After the 1988 season Wilpon and Doubleday wanted Cashen to begin a transition into a consultant's role, allowing McIlvaine to assume full control of the baseball operations and Harazin the business side. "We wanted it to be a gradual process," Wilpon says. But two years later Cashen was still the ultimate authority in the organization, with no official change imminent, though McIlvaine and Harazin were doing much more of the spadework. While Cashen grew comfortable running the club in a patriarchal manner, the owners were content to stretch out the front-office transition another year. Finally, when the Padres asked McIlvaine in September 1990 to be their G.M., he figured, "If I'm going to do all the work, I might as well get all the blame or credit, and make the decision myself." So on Oct. 2, 1990, McIlvaine signed a five-year contract to be general manager of the Padres. His departure was provoked in part by the razzing his nine-year-old son, Timmy, took in school. "Your dad traded Lenny Dykstra," kids would say—and worse.
"All of a sudden, the plan of succession was no plan at all," Wilpon says. "We were stunned when Joe left."
No one was more stunned than Cashen, who was 65 and having a house built in Florida to accommodate a more leisurely life. Suddenly he had to run the team again on a full-time basis. He had neither the energy nor the interest for it.
Cashen was a self-proclaimed "dinosaur" who was growing increasingly bitter about the explosion in players' salaries. "I admit," he says. "I look at the money being spent as if it were mine." He had built winning teams in Baltimore and New York, but now the business and its players were changing, and Cashen was not. One month after McIlvaine left, Strawberry left too—in part because of Cashen.
In midsummer of '90, just when the Mets and Strawberry—a moody outfielder prone to lapse into stretches of indifferent play—were rolling, Cashen had scoffed in a television interview that Strawberry, a potential free agent, wasn't worth the money Oakland slugger Jose Canseco was getting. The tone and timing of the comments were inappropriate, especially with a player like Strawberry, who never seemed to be sure what he wanted. McIlvaine, who played minor league ball and studied at a seminary, had a better touch with players. But contrary to the owners' plan, this still was Cashen's team.
"At that point Darryl was leaning toward staying with us," McIlvaine would say later. "But after that it all changed. Darryl just wants to be loved. When Frank said what he said, Darryl felt his friends had deserted him. That did it. That was the end of it, I think."

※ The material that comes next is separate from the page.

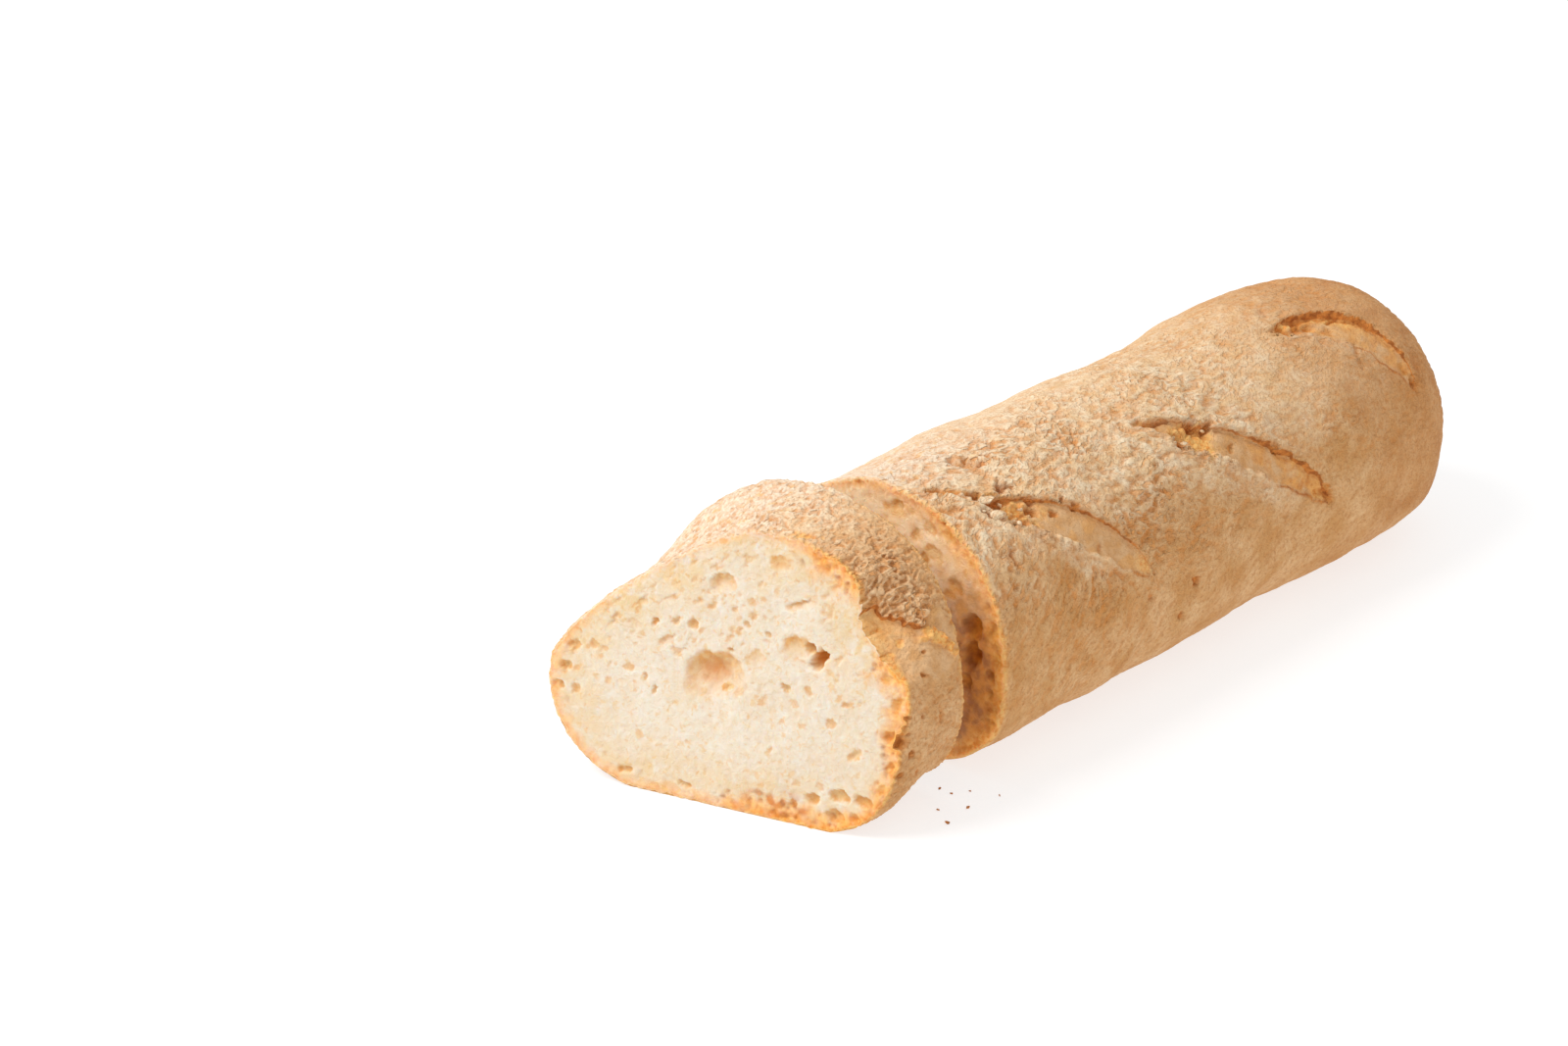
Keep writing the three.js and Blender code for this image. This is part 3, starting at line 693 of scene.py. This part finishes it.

It was in September, with the Mets trailing Pittsburgh by three games with six to play, that Cashen finally decided he wanted him gone. Strawberry had said his back was too sore to play, and he watched the Mets lose two of their next three games and be eliminated. He never played again for them. "That," Cashen says, "was the last straw. Here was a guy who didn't want to play with the season on the line. Darryl had had great Septembers for us before. But I think he lost some of his hunger for winning."